Although what became the Victoria and Albert Museum was not named thus until 1899, we can say that it really began when the South Kensington Museum was opened by Queen Victoria on June 22 1857.
Paid for by profits from the Great Exhibition in the creation of which Albert played such a notable role, land in Brompton was purchased to house a museum of decorative arts – strangely, perhaps fired by the unique Crystal Palace that housed the Great Exhibition , a prefabricated iron structure (or rather twin structures) was chosen for the new institution. The buildings inevitably gained the sobriquet ‘the Brompton Boilers’. Prince Albert himself is supposed to have designed the ill-favoured iron house.

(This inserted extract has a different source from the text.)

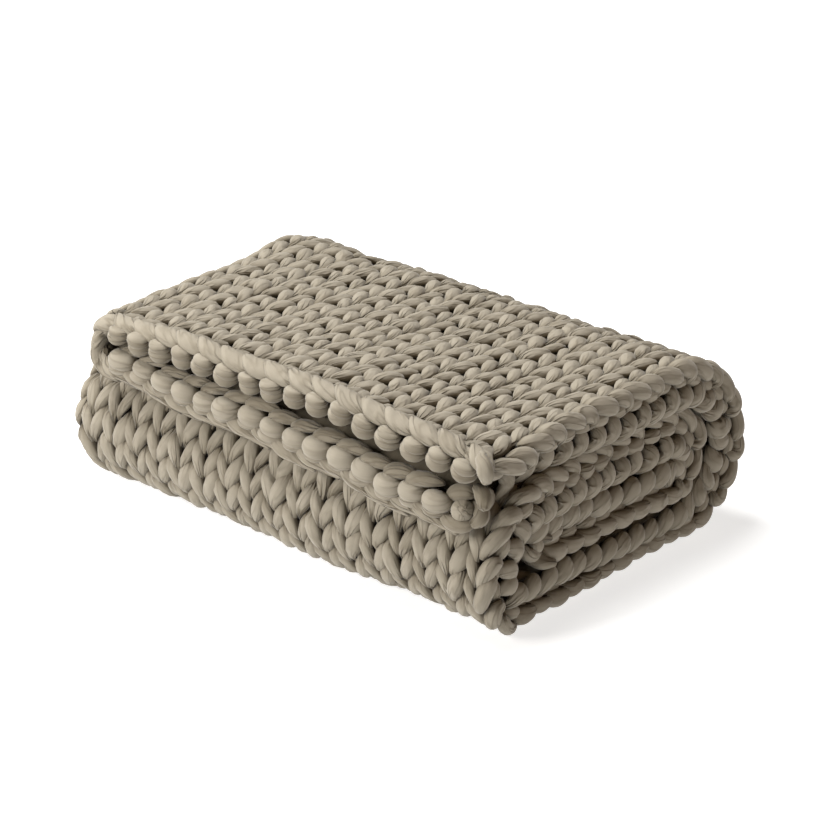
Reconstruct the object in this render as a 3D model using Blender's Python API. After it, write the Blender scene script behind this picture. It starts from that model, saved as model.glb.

Collections from Marlborough House, opened in 1852 and named The Museum of Ornamental Art in 1853 (its original title The Museum of Manufactures), were transferred to the new site, with major additions that highlighted aspects of human ingenuity beyond the artistic – certain patented devices for example were shown.
One innovation for which the planners of the new museum should be thanked is that it included a refreshment room, the first museum in the world so provided. Millions of sufferers from museum feet ever since are grateful.
The V&A , its architecture much altered and buildings expanded, now has a massive collection, numbering well beyond four million exhibits, devoted to the cunningly wide area of “decorative arts and design,” thus including glass, ceramics, jewellery, prints and many other subjects often ill-served in other museums.